- _Provided data_
***

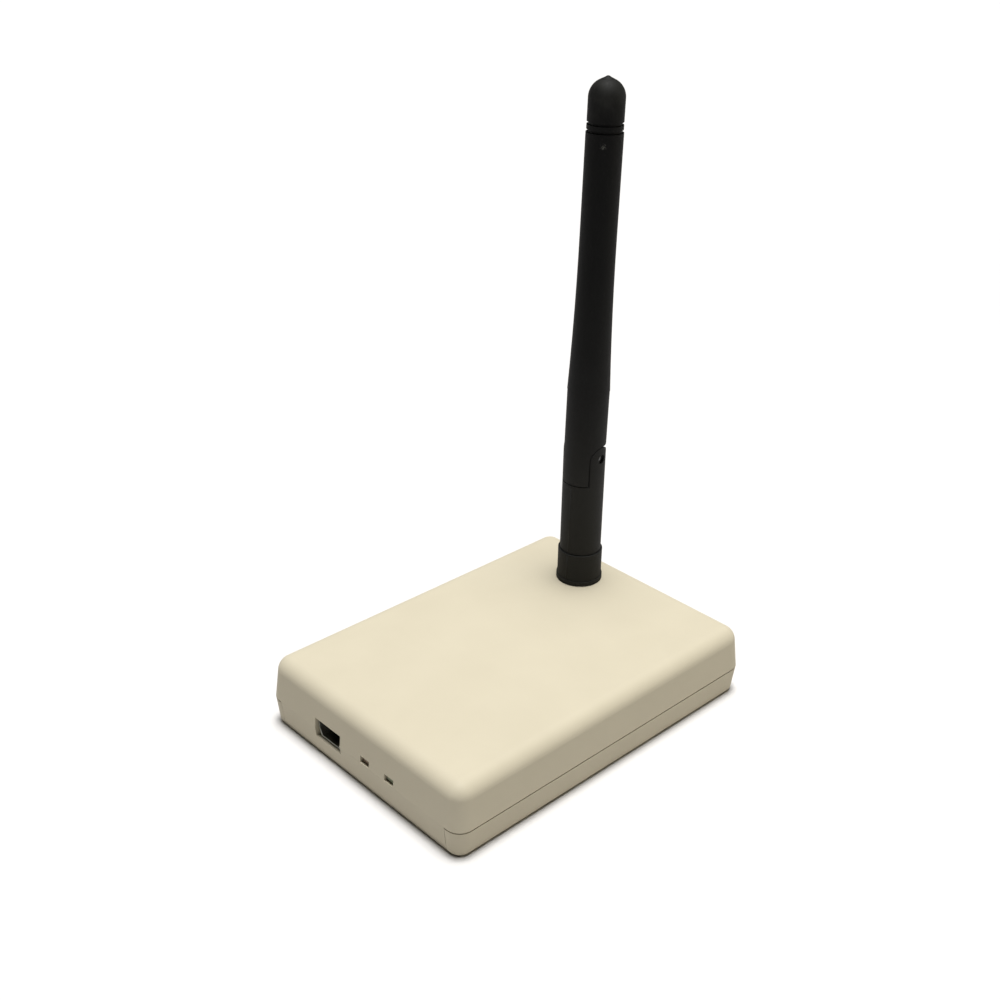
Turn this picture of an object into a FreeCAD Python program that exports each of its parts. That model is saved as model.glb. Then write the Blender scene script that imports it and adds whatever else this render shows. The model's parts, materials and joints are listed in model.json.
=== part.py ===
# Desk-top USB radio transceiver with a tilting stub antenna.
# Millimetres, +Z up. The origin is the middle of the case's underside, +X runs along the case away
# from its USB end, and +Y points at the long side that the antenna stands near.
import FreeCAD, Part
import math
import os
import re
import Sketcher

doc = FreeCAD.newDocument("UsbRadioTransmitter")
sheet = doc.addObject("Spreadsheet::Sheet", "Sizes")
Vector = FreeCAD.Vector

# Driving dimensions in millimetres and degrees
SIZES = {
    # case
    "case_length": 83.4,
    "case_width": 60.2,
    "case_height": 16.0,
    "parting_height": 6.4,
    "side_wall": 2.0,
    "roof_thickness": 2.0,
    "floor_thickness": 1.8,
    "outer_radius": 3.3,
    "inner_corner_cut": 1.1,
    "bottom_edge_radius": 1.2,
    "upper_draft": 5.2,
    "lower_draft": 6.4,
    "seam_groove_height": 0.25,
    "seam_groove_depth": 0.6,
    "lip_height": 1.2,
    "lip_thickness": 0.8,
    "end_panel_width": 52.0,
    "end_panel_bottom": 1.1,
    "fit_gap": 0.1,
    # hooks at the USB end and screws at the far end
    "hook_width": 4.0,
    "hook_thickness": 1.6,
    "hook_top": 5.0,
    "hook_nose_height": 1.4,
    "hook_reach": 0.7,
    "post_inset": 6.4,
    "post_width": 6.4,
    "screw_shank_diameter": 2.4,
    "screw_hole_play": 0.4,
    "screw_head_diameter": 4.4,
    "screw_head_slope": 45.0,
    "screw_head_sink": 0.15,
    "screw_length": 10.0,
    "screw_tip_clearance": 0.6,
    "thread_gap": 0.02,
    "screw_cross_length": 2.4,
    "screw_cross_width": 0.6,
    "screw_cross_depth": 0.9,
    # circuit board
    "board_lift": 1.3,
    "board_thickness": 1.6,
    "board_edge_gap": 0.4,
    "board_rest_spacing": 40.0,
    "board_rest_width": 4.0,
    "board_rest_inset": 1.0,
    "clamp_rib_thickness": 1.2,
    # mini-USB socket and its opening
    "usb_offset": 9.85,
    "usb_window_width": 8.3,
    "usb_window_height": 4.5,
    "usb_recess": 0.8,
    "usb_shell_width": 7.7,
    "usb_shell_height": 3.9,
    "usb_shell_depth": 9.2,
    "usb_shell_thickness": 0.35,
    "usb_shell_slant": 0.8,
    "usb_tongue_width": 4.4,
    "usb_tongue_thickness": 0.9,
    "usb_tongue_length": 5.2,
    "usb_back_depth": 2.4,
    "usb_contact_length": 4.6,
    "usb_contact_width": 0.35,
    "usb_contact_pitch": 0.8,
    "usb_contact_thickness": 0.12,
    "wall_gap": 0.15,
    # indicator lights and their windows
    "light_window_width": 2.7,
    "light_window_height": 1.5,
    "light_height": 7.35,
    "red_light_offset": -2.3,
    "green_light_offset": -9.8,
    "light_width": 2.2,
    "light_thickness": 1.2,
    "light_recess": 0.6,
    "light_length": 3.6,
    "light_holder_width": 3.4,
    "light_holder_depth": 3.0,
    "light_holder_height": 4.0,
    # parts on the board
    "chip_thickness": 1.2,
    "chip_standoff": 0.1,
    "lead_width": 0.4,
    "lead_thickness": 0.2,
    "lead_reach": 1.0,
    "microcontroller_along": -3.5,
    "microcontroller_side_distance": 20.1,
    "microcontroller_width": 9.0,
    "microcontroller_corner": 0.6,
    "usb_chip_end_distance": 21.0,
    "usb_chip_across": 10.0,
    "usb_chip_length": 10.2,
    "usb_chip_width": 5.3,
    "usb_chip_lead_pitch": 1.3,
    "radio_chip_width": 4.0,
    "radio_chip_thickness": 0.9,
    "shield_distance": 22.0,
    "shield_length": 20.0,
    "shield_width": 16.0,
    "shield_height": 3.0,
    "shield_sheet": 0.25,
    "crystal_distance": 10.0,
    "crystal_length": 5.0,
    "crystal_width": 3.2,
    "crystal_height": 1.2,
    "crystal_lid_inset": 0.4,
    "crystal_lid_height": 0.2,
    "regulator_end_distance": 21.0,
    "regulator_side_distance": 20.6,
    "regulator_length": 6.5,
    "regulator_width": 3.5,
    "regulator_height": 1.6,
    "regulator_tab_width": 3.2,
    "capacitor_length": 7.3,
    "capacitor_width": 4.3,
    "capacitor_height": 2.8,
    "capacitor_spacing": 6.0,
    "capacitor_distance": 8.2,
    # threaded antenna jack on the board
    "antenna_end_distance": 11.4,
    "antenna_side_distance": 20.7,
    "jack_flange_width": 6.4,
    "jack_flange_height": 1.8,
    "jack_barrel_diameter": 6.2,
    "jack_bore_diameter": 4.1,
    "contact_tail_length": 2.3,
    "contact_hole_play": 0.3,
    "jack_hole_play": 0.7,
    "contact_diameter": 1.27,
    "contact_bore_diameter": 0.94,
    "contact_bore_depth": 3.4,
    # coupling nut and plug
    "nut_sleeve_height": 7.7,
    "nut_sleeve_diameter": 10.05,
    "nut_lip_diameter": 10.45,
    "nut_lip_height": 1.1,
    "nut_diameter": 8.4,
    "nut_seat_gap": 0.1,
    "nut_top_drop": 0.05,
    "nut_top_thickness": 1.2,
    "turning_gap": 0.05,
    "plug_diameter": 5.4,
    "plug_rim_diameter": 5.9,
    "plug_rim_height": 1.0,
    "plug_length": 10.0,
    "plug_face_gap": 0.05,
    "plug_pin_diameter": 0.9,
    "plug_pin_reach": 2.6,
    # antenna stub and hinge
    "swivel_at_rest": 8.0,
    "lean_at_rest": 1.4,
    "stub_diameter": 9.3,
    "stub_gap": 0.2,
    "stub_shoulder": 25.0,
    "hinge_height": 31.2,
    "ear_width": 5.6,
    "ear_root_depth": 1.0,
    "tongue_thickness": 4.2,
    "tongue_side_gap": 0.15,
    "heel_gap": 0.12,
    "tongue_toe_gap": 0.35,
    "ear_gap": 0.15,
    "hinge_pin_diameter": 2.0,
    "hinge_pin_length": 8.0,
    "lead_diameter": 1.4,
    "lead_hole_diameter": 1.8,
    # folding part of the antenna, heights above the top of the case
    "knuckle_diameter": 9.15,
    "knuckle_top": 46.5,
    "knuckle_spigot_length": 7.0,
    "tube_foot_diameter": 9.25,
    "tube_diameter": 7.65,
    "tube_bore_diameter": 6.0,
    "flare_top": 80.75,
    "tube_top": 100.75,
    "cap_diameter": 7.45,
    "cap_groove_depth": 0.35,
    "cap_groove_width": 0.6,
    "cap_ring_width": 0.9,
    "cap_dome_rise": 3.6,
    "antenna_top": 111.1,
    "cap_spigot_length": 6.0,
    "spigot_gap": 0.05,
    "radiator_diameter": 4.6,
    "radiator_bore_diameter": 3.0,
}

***

- _Do this_
From the top of the listing above, restate each line word for word up to and including the line with "Vector = FreeCAD.Vector"; add nothing else.

- _Right answer_
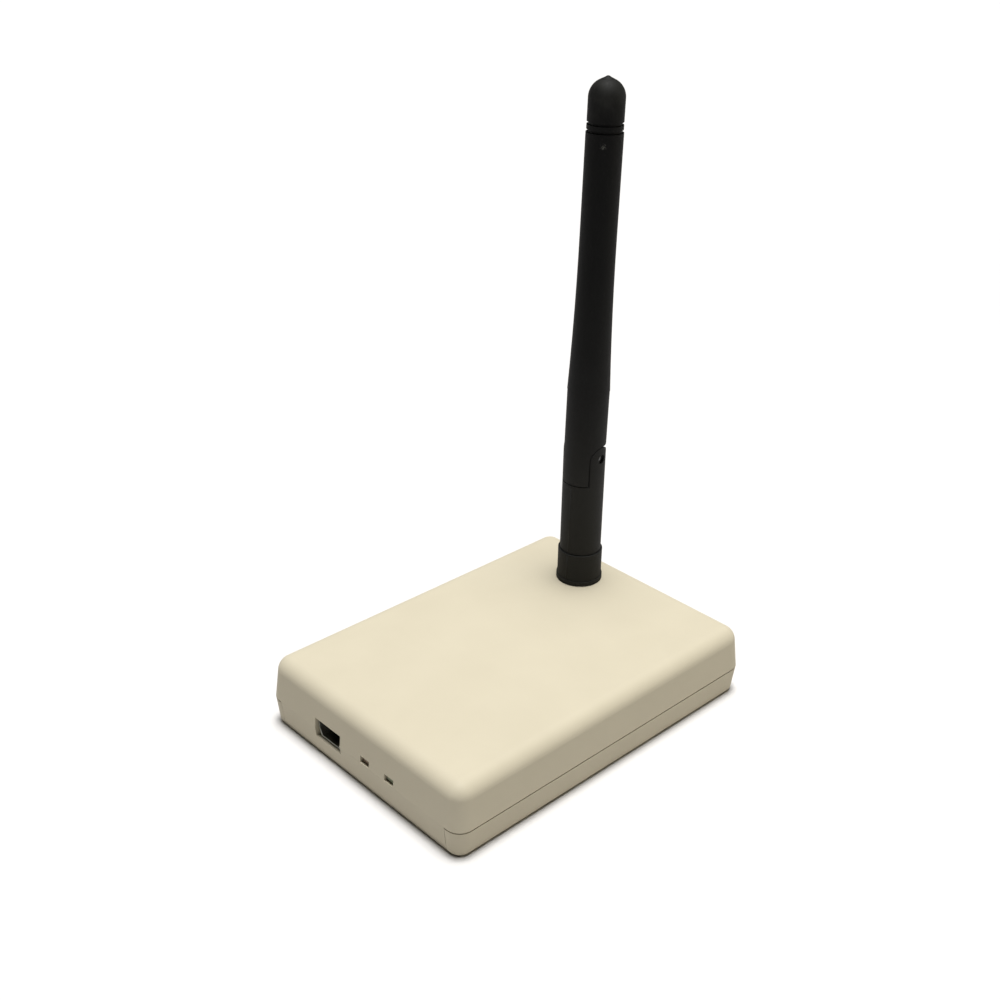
Turn this picture of an object into a FreeCAD Python program that exports each of its parts. That model is saved as model.glb. Then write the Blender scene script that imports it and adds whatever else this render shows. The model's parts, materials and joints are listed in model.json.
=== part.py ===
# Desk-top USB radio transceiver with a tilting stub antenna.
# Millimetres, +Z up. The origin is the middle of the case's underside, +X runs along the case away
# from its USB end, and +Y points at the long side that the antenna stands near.
import FreeCAD, Part
import math
import os
import re
import Sketcher

doc = FreeCAD.newDocument("UsbRadioTransmitter")
sheet = doc.addObject("Spreadsheet::Sheet", "Sizes")
Vector = FreeCAD.Vector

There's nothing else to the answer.